RateMyPDF is a tool built by Suffolk LIT Lab to help you measure and improve the usability of court forms.

RateMyPDF assigns your PDF a score that reflects 14 different dimensions, including:

Reading grade level (a consensus score)
Percent of difficult words (currently drawn from the Dale-Chall word list)
Use of calculations
Number of pages
Number of legal citations per field
Average number of fields per page
Normalized answer length per field
Sentences per page
Percent of passive voice sentences
Percent of words written in all capital letters
Percent of "slot-in" fields
Percent of "gathered" fields
Percent of "third-party" fields
Percent of "created" fields

RateMyPDF compares your score to a benchmark that was created by gathering 24,000 forms from 46 States and the District of Columbia in the USA. It also includes specific recommendations to improve several of the measurements.

View and cite our work

Live demo

Visit RateMyPDF

Our dataset

Download our dataset or browse the forms we gathered on the Form Explorer.

View the code on GitHub.

Download and cite our paper

Download our paper

Please cite our paper, our dataset, and this website as follows:

Quinten Steenhuis, Bryce Willey, and David Colarusso. 2023. Beyond Readability with RateMyPDF: A Combined Rule-based and Machine Learning Approach to Improving Court Forms. In Proceedings of International Conference on Artificial Intelligence and Law (ICAIL 2023). ACM, New York, NY, USA, 10 pages. https://doi.org/10.1145/3594536.3595146

Bibtex format:

@article{Steenhuis_Willey_Colarusso_2023, title={Beyond Readability with RateMyPDF: A Combined Rule-based and Machine Learning Approach to Improving Court Forms}, DOI={https://doi.org/10.1145/3594536.3595146}, journal={Proceedings of International Conference on Artificial Intelligence and Law (ICAIL 2023)}, author={Steenhuis, Quinten and Willey, Bryce and Colarusso, David}, year={2023}, pages={287–296}}

Why readability scores aren't good enough

Readability has been one of the only available tools to measure the ease of use of court forms. Forward thinking courts have readability targets of 6th grade. But because people don't just read forms--they answer questions and follow instructions--readability isn't a very good measure of form complexity, at least not on its own:

Forms use lots of short text (like: Address, Name, and so on), while readability scores are designed to evaluate long narratives.
Litigants answer questions and follow instructions on forms as well as reading words.
Answers can require getting information from a third party, finding a specific piece of paper (like an ID card), doing math, or making a decision.
Answers can be very sensitive, either because they are about private information, like a Social Security Number, or because they evoke a traumatic response, like details of an assault.
Answers come in different formats, too. The difference between checking a box and writing out a long answer is significant.

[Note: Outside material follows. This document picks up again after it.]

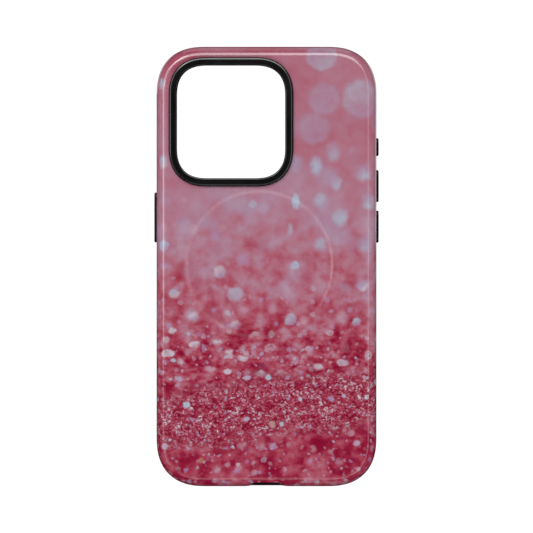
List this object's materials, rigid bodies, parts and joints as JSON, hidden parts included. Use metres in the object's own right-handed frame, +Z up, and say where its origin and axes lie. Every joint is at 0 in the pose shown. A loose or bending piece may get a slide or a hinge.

Complexity and sensitivity can't always be avoided. For example: a complaint asking for protection from abuse needs to disclose some information about the abuse. But forms should never impose a burden on the litigant that doesn't have a matching benefit.

How we created our score

We built the RateMyPDF score by combining feedback from:

Form automators
Form authors
Legal aid experts
Court staff
And our own in-house experience from building the Document Assembly Line.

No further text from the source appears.